February 16, 2001

REESE


Album Review: Dion

KING OF THE NEW YORK STREETS
By DARRYL STERDAN



KING OF THE NEW YORK STREETS
Dion
(The Right Stuff/EMI)

He's the type of guy who will never settle down. They call him The Wanderer. Yeah, The Wanderer. He roams around and around and around and around.

That's pretty much everything we know about Dion. Sure, we could tell you a few things about his gal Runaround Sue (she goes out with other guys -- you better keep away). But as for Dion DiMucci himself, we're sadly uninformed. In fact, we didn't even know his last name was DiMucci until now. We had to look it up. That's how bad it is.

Truth is, we never thought there was much to know about Dion. To us, he was just another two-hit wonder from the '50s whose songs turn up in bad old movies where girls in poodle skirts hang out at the malt shop and guys drag-race down Main Street after the prom.

Turns out there's more to Dion than that. As the new three-CD set King of the New York Streets makes clear, DiMucci's career extends far beyond the American Graffiti era -- both in terms of his own work (he continues to record to this day) and his influence on other artists from Bruce Springsteen to Billy Joel, who have spent years trying to duplicate the flawless simplicity and timeless perfection of Runaround Sue and The Wanderer.

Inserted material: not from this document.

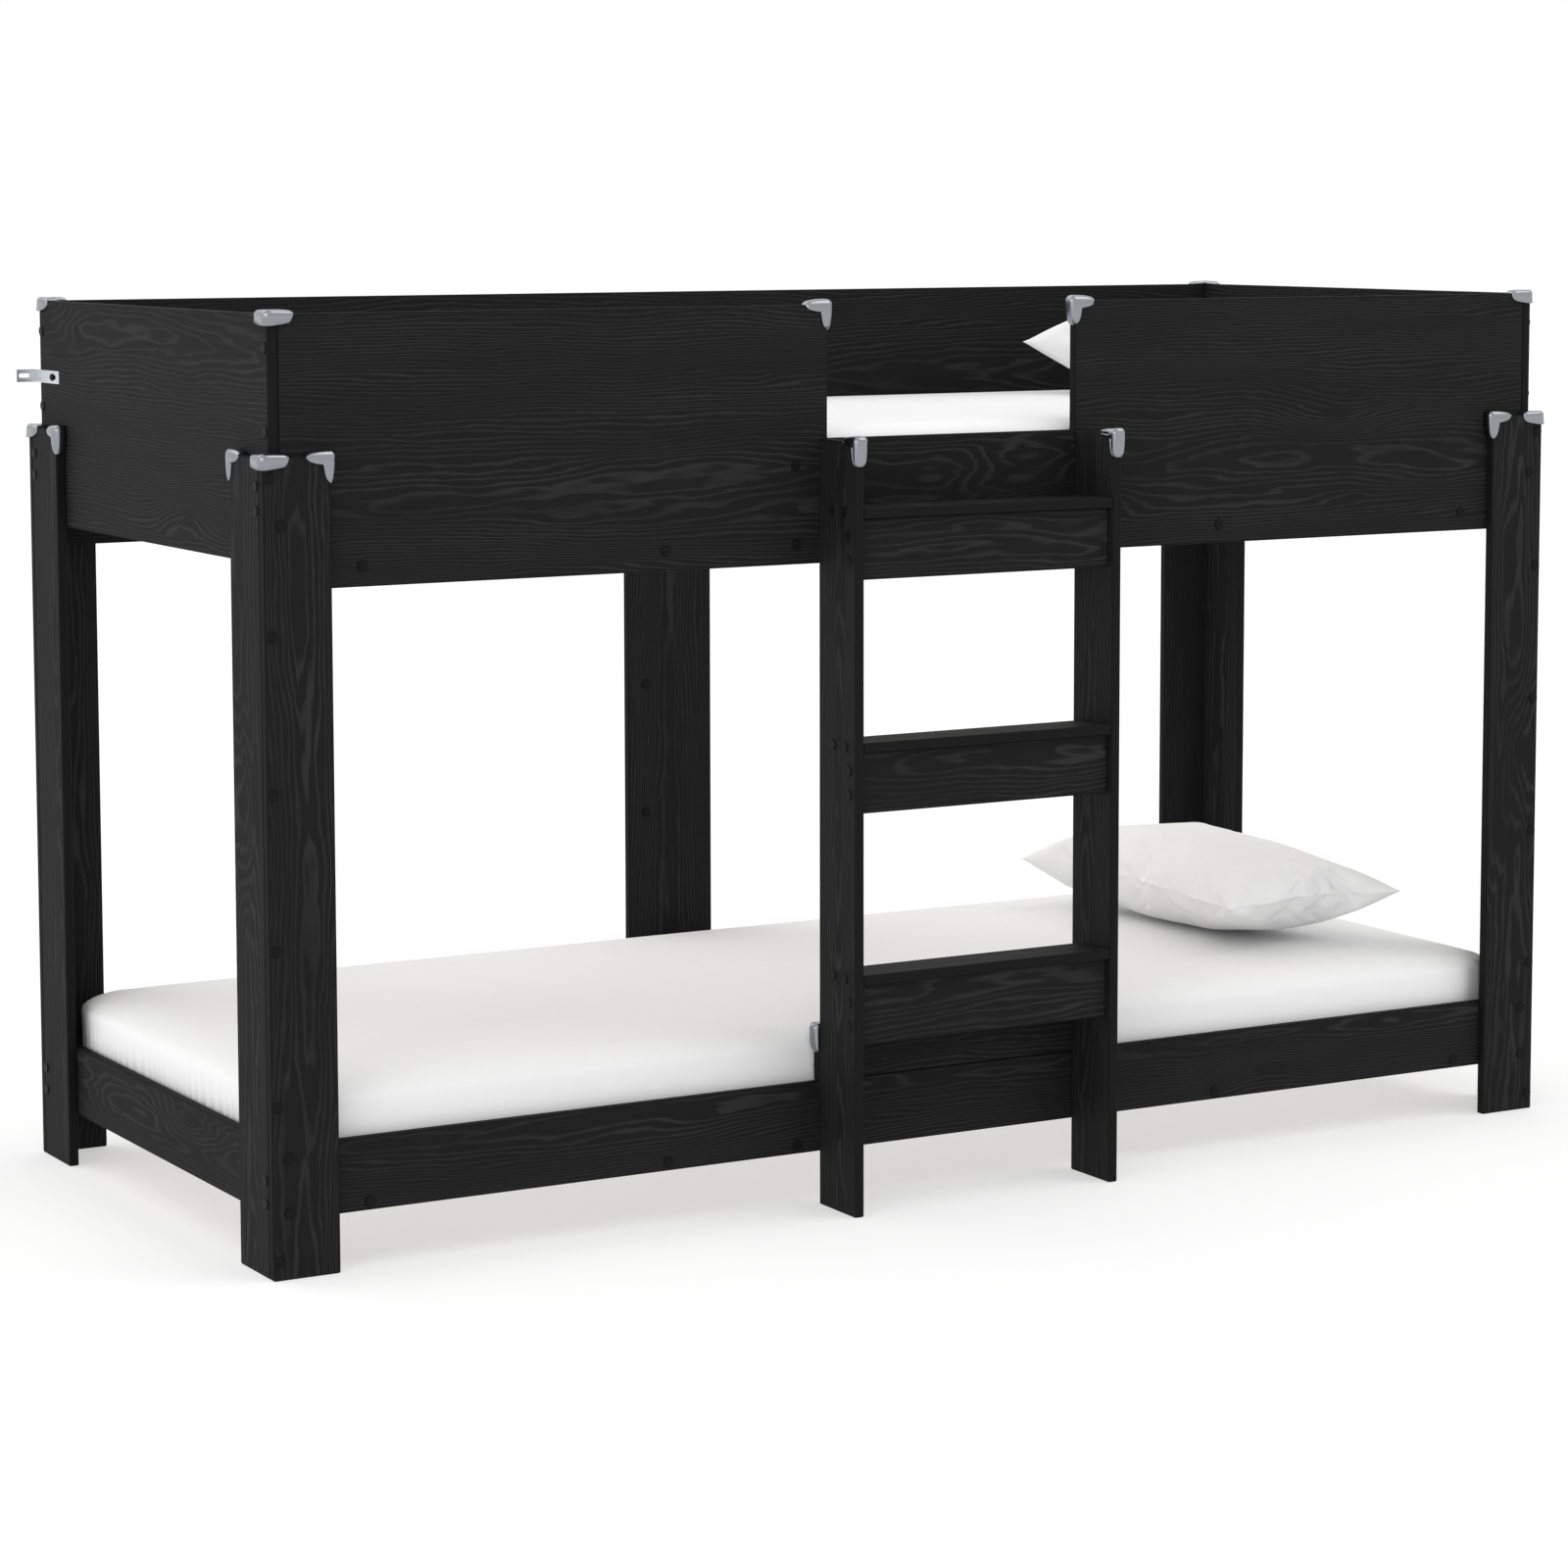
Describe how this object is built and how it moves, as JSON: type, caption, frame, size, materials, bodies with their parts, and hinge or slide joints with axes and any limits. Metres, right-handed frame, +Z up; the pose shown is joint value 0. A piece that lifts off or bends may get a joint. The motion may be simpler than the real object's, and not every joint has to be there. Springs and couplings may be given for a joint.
{
  "type": "bunk bed with ladder",
  "caption": "Low bunk bed of thin dark boards screwed edge to edge, with metal corner guards, a fixed front ladder, an entry notch and loose mattresses and pillows.",
  "frame": {"origin": "on the floor, under the middle of the whole object's box", "axes": "+X along the bed towards the pillows, -Y out of the ladder side, +Z up"},
  "size_m": [2.086, 0.9506, 1.2395],
  "materials": {
    "stained_pine": "black-stained solid pine, brushed grain, satin",
    "raw_pine": "sanded, untreated",
    "black_steel": "black, satin",
    "black_plastic": "matte moulded cap",
    "satin_guards": "satin silver",
    "zinc_steel": "zinc-plated",
    "mattress_cover": "white cotton fitted sheet",
    "pillow_cover": "white cotton pillow case"
  },
  "bodies": {
    "frame": {"post_front_left_face": "stained_pine", "post_front_left_side": "stained_pine", "post_front_right_face": "stained_pine", "post_front_right_side": "stained_pine", "post_rear_left_face": "stained_pine", "post_rear_left_side": "stained_pine", "post_rear_right_face": "stained_pine", "post_rear_right_side": "stained_pine", "post_rear_middle": "stained_pine", "upper_panel_front": "stained_pine", "upper_panel_rear": "stained_pine", "upper_panel_left": "stained_pine", "upper_panel_right": "stained_pine", "lower_rail_front": "stained_pine", "lower_rail_rear": "stained_pine", "lower_rail_left": "stained_pine", "lower_rail_right": "stained_pine", "raised_board": "stained_pine", "ladder_stile_left": "stained_pine", "ladder_stile_right": "stained_pine", "ladder_tread_low": "stained_pine", "ladder_tread_middle": "stained_pine", "ladder_tread_high": "stained_pine", "ladder_apron_low": "stained_pine", "ladder_apron_middle": "stained_pine", "ladder_apron_high": "stained_pine", "upper_ledger_front": "stained_pine", "upper_ledger_rear": "stained_pine", "lower_ledger_front": "stained_pine", "lower_ledger_rear": "stained_pine", "raised_board_dowels": "raw_pine", "upper_slats": "raw_pine", "lower_slats": "raw_pine", "post_edge_screws": "black_steel", "end_edge_screws": "black_steel", "post_side_screws": "black_steel", "panel_corner_screws": "black_steel", "upper_ledger_screws": "black_steel", "lower_ledger_screws": "black_steel", "tread_screws": "black_steel", "ladder_fixing_screws": "black_steel", "middle_post_screws": "black_steel", "bracket_screws": "black_steel", "spare_hole_caps": "black_plastic", "panel_corner_guards": "satin_guards", "post_corner_guards": "satin_guards", "post_board_guards": "satin_guards", "notch_guards": "satin_guards", "ladder_guards": "satin_guards", "raised_board_guards": "satin_guards", "wall_bracket_left": "zinc_steel", "wall_bracket_right": "zinc_steel", "upper_slat_screws": "zinc_steel", "lower_slat_screws": "zinc_steel"},
    "upper_mattress_body": {"upper_mattress": "mattress_cover"},
    "lower_mattress_body": {"lower_mattress": "mattress_cover"},
    "upper_pillow_body": {"upper_pillow": "pillow_cover"},
    "lower_pillow_body": {"lower_pillow": "pillow_cover"}
  },
  "joints": [
    {"name": "upper_mattress_lift", "type": "slide", "parent": "frame", "child": "upper_mattress_body", "axis": [0, 0, 1], "range_m": [0, 0.35]},
    {"name": "lower_mattress_lift", "type": "slide", "parent": "frame", "child": "lower_mattress_body", "axis": [0, 0, 1], "range_m": [0, 0.25]},
    {"name": "upper_pillow_lift", "type": "slide", "parent": "upper_mattress_body", "child": "upper_pillow_body", "axis": [0, 0, 1], "range_m": [0, 0.3]},
    {"name": "lower_pillow_lift", "type": "slide", "parent": "lower_mattress_body", "child": "lower_pillow_body", "axis": [0, 0, 1], "range_m": [0, 0.2]}
  ]
}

Those songs and that sound grew out of the close doo-wop harmonies the young DiMucci honed on the streetcorners of the Bronx with the childhood pals who became his backing combo The Belmonts. As Disc 1 tells us, the group issued a slate of servicable but uninspired cuts (A Teenager in Love, Where or When) before capturing lightning in a bottle with Sue and Wanderer in 1961. They never managed to rekindle that spark, although lesser hits like Ruby Baby and Donna the Prima Donna kept The Belmonts popular until The Beatles came along and killed doo-wop.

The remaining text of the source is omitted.